14 Feb 2013

Goodman Fielder to resume paying dividend as profit rises

6:04 am on 14 February 2013

Goodman Fielder is expecting trading conditions to remain challenging in the first half of 2013, though it signalled it will resume paying a dividend.

The company has more than doubled its half year profit due to lower debt costs.

Goodman Fielder made $A51 million dollars in the six months to December compared with $A21.5 million in the same period a year earlier.

Net debt decreased by 35% to $498 million.

Revenue also fell, dropping 9% to $1.1 billion.

The Australasian food company's brands include Meadowlea, Vogels and Edmonds.

It has sold businesses, including its New Zealand flour milling and Integro edible oil and fats unit, axed jobs and closed plants, in an effort to combat falling sales and greater competition from private labels for its baking, home ingredients and dairy products.

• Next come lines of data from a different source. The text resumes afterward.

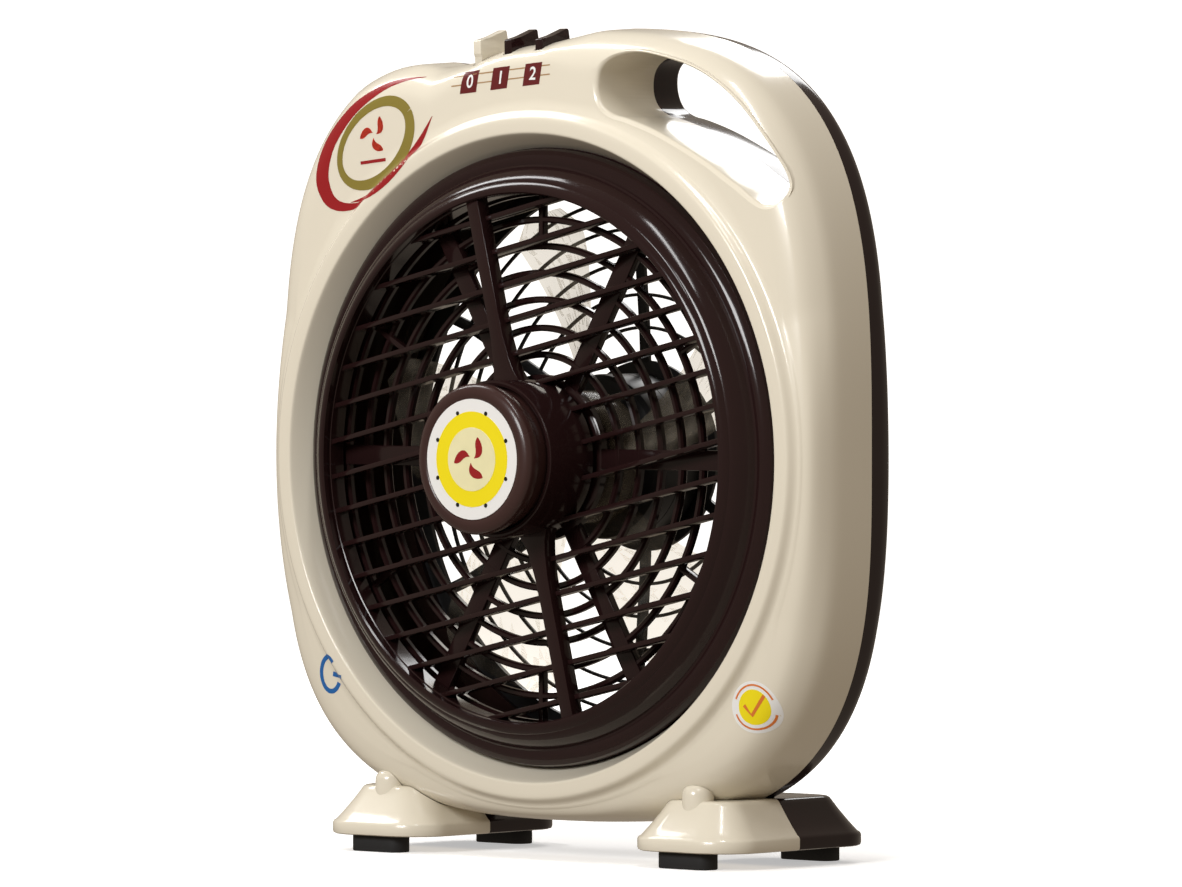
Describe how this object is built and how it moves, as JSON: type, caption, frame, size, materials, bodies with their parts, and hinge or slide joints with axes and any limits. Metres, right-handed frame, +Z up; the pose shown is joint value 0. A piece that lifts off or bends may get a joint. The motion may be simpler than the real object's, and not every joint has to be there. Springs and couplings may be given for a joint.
{
  "type": "box fan",
  "caption": "Upright box fan: rounded two-part housing with a carry slot, turning louvre wheel with a push knob, clear impeller, rear motor, piano keys on top and four padded feet",
  "frame": {"origin": "bottom centre of the whole fan, on the plane of the pads' undersides", "axes": "+Z up, -Y to the front where the air comes out, +X to the right of someone facing the fan"},
  "size_m": [0.442, 0.1804, 0.4992],
  "materials": {
    "cream_gloss": "glossy cream moulding",
    "brown_gloss": "glossy dark brown moulding",
    "knob_brown": "satin-gloss brown",
    "black_plastic": "satin black",
    "smoke_clear": "clear smoke tint",
    "rubber_black": "matte",
    "steel": "bright zinc",
    "copper": "enamelled copper wire",
    "badge_yellow": "printed sticker"
  },
  "bodies": {
    "housing": {"bearing_front": "steel", "bearing_rear": "steel", "capacitor": "black_plastic", "cord_inlet": "black_plastic", "foot_front_left": "cream_gloss", "foot_front_right": "cream_gloss", "foot_rear_left": "brown_gloss", "foot_rear_right": "brown_gloss", "front_guard": "brown_gloss", "front_housing": "cream_gloss", "grille_screw_1": "steel", "grille_screw_2": "steel", "grille_screw_3": "steel", "grille_screw_4": "steel", "housing_screw_1": "steel", "housing_screw_2": "steel", "housing_screw_3": "steel", "housing_screw_4": "steel", "louvre_axle": "steel", "louvre_nut": "steel", "louvre_washer": "steel", "motor_front_shield": "black_plastic", "motor_rear_shield": "black_plastic", "motor_screw_1": "steel", "motor_screw_2": "steel", "motor_screw_3": "steel", "pad_front_left": "rubber_black", "pad_front_right": "rubber_black", "pad_rear_left": "rubber_black", "pad_rear_right": "rubber_black", "rear_grille": "black_plastic", "rear_housing": "brown_gloss", "stator_core": "steel", "switch_body": "black_plastic", "terminal_block": "cream_gloss", "winding_front": "copper", "winding_rear": "copper"},
    "louvre": {"louvre_wheel": "brown_gloss"},
    "knob": {"louvre_knob": "knob_brown", "knob_badge": "badge_yellow"},
    "spinner": {"impeller": "smoke_clear", "blade_nut": "black_plastic", "motor_shaft": "steel", "rotor": "steel"},
    "key_0_body": {"key_0": "cream_gloss"},
    "key_1_body": {"key_1": "brown_gloss"},
    "key_2_body": {"key_2": "brown_gloss"}
  },
  "joints": [
    {"name": "impeller_spin", "type": "hinge", "parent": "housing", "child": "spinner", "pos_m": [0, 0, 0.241], "axis": [0, 1, 0], "continuous": true},
    {"name": "louvre_spin", "type": "hinge", "parent": "housing", "child": "louvre", "pos_m": [0, 0, 0.241], "axis": [0, 1, 0], "continuous": true},
    {"name": "knob_push", "type": "slide", "parent": "louvre", "child": "knob", "axis": [0, 1, 0], "range_m": [0, 0.006], "stiffness_N_per_m": 200, "springref_m": -0.003},
    {"name": "key_0_press", "type": "slide", "parent": "housing", "child": "key_0_body", "axis": [0, 0, -1], "range_m": [0, 0.004], "stiffness_N_per_m": 300, "springref_m": -0.003},
    {"name": "key_1_press", "type": "slide", "parent": "housing", "child": "key_1_body", "axis": [0, 0, -1], "range_m": [0, 0.004], "stiffness_N_per_m": 300, "springref_m": -0.003},
    {"name": "key_2_press", "type": "slide", "parent": "housing", "child": "key_2_body", "axis": [0, 0, -1], "range_m": [0, 0.004], "stiffness_N_per_m": 300, "springref_m": -0.003}
  ]
}
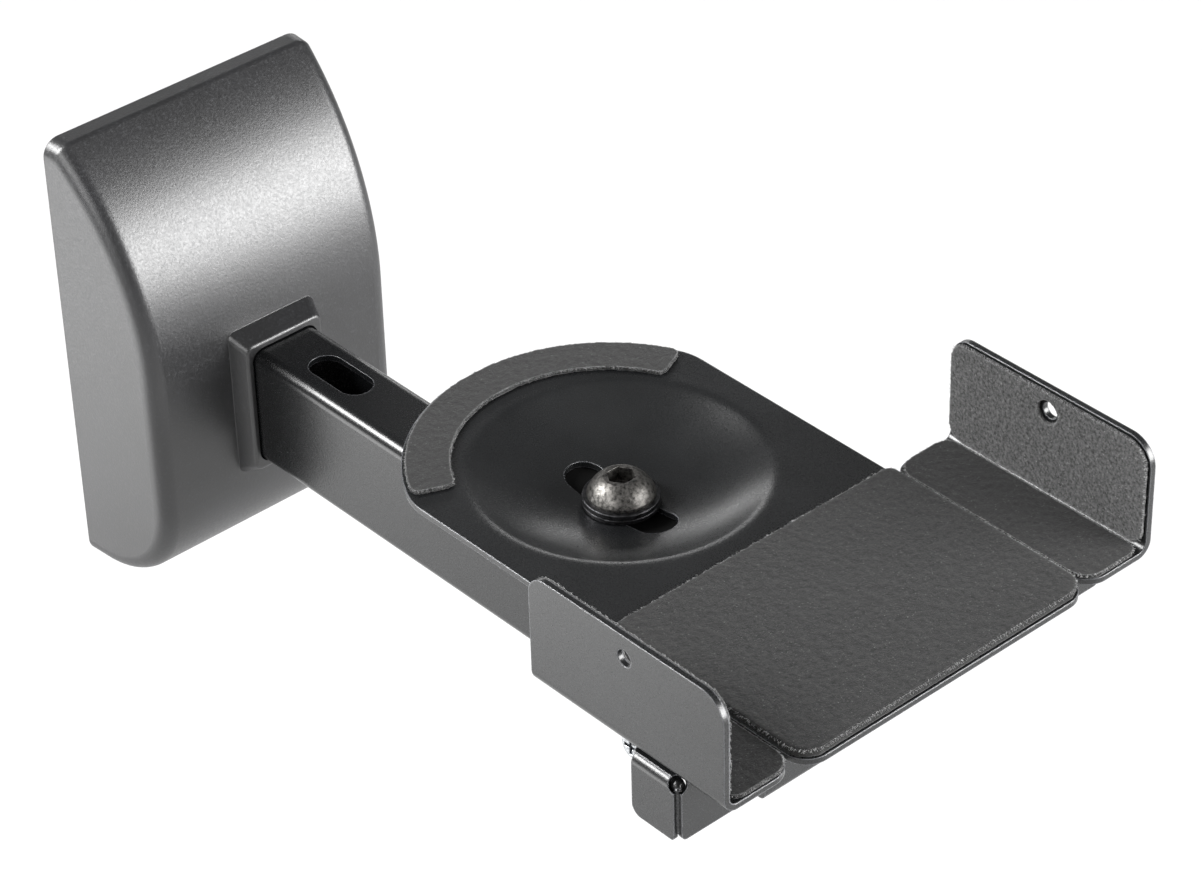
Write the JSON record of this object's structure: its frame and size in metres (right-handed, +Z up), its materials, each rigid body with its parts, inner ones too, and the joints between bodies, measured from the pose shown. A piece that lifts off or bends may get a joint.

Goodman Fielder chief executive Chris Delaney admits securing and maintaining higher prices with customers like the supermarket giants, particularly for its grocery products, will determine how successfully the turnaround plan is progressing.

He says the company has been very encouraged by retail pricing of baking goods, as well as the merchandising or promotion price points, which have also moved up.

Mr Delaney says it's as much about winning share back as about keeping those price increases.

"But I think if the plan works we'll get the benefit of both and then we'll see that come back. But yes, we need to do more on our grocery brands, and we admit that."

Net debt decreased by 35% to $498 million.